▽

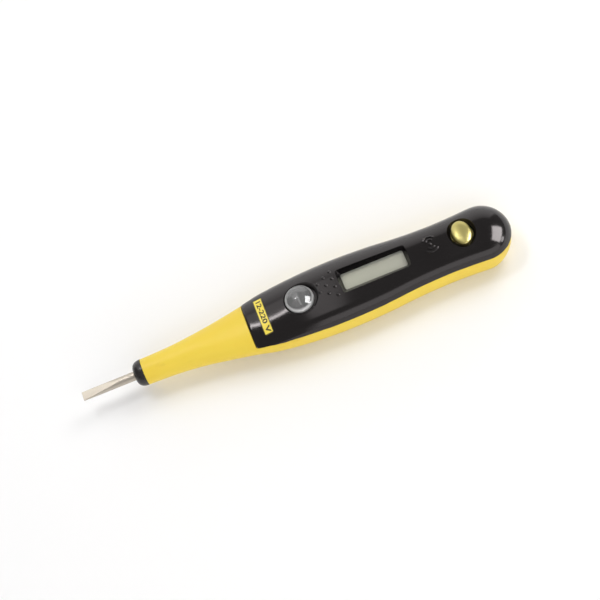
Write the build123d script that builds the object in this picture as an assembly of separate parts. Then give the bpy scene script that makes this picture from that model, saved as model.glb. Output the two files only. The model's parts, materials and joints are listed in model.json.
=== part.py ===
from build123d import *
from math import cos, radians, sin, sqrt
import os

# Pen-shaped voltage tester with a slotted blade, a display, a lens button and a touch button.
# The maths below counts X from the blade's tip; the finished pieces are moved so that the origin is the
# bottom centre of the whole tester. +X runs to the rear end, +Z is the display side.

# ---- lengths along the tester, in a chain from the tip to the rear end ----
blade_exposed = 17.1
collar_length = 3.2
nose_length = 34.4
cavity_share = 0.74     # the body is hollow behind this share of the nose; ahead of it the nose has a bore
cover_front_to_lens = 17.6
lens_to_display = 24.2
display_to_touch = 28.6
touch_to_rear = 14.9

# ---- cross-section of the body ----
nose_diameter = 8.2
grip_width = 21.6
top_rise = 7.8          # axis to the crown of the cover
bottom_drop = 8.5       # axis to the underside before its flat is cut
axis_height = 8.0       # rest face to the blade's axis
parting_rise = 1.7      # axis to the joint between shell and cover
wall = 1.4
cover_proud = 0.35      # the cover stands this much above the nose at its front edge
cover_overhang = 0.12   # and this much outside the shell along its sides
lip_height = 1.0
lip_clearance = 0.05
frame_wall = 1.0        # frames inside the cover, around the window and both buttons
frame_overrun = 1.0     # a pocket is cut this far past its button's lowest place

# ---- blade and collar ----
blade_diameter = 2.8
blade_edge_thickness = 0.6
blade_grind_length = 11.6
blade_inside_length = 24.4
blade_flange_radius = 2.0
blade_flange_length = 1.5
sleeve_radius = 2.6
collar_spigot_length = 4.7

# ---- board and its parts ----
board_thickness = 1.0
board_width = 13.0
board_front_gap = 3.3   # cover's front edge to the board
board_rear_gap = 5.0    # board to the rear end
lead_radius = 0.25
resistor_radius = 1.2
resistor_length = 6.0
probe_spring_radius = 1.5
probe_spring_wire = 0.35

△

> [What is expected] Copy out the full listing exactly.

> [Finished exercise]
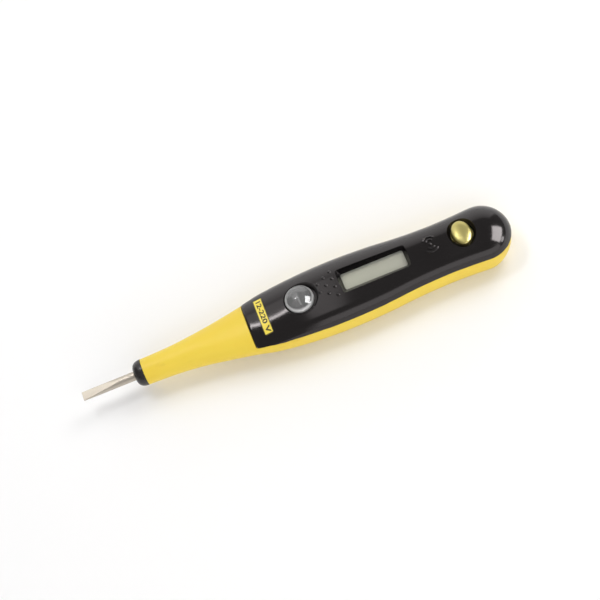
Write the build123d script that builds the object in this picture as an assembly of separate parts. Then give the bpy scene script that makes this picture from that model, saved as model.glb. Output the two files only. The model's parts, materials and joints are listed in model.json.
=== part.py ===
from build123d import *
from math import cos, radians, sin, sqrt
import os

# Pen-shaped voltage tester with a slotted blade, a display, a lens button and a touch button.
# The maths below counts X from the blade's tip; the finished pieces are moved so that the origin is the
# bottom centre of the whole tester. +X runs to the rear end, +Z is the display side.

# ---- lengths along the tester, in a chain from the tip to the rear end ----
blade_exposed = 17.1
collar_length = 3.2
nose_length = 34.4
cavity_share = 0.74     # the body is hollow behind this share of the nose; ahead of it the nose has a bore
cover_front_to_lens = 17.6
lens_to_display = 24.2
display_to_touch = 28.6
touch_to_rear = 14.9

# ---- cross-section of the body ----
nose_diameter = 8.2
grip_width = 21.6
top_rise = 7.8          # axis to the crown of the cover
bottom_drop = 8.5       # axis to the underside before its flat is cut
axis_height = 8.0       # rest face to the blade's axis
parting_rise = 1.7      # axis to the joint between shell and cover
wall = 1.4
cover_proud = 0.35      # the cover stands this much above the nose at its front edge
cover_overhang = 0.12   # and this much outside the shell along its sides
lip_height = 1.0
lip_clearance = 0.05
frame_wall = 1.0        # frames inside the cover, around the window and both buttons
frame_overrun = 1.0     # a pocket is cut this far past its button's lowest place

# ---- blade and collar ----
blade_diameter = 2.8
blade_edge_thickness = 0.6
blade_grind_length = 11.6
blade_inside_length = 24.4
blade_flange_radius = 2.0
blade_flange_length = 1.5
sleeve_radius = 2.6
collar_spigot_length = 4.7

# ---- board and its parts ----
board_thickness = 1.0
board_width = 13.0
board_front_gap = 3.3   # cover's front edge to the board
board_rear_gap = 5.0    # board to the rear end
lead_radius = 0.25
resistor_radius = 1.2
resistor_length = 6.0
probe_spring_radius = 1.5
probe_spring_wire = 0.35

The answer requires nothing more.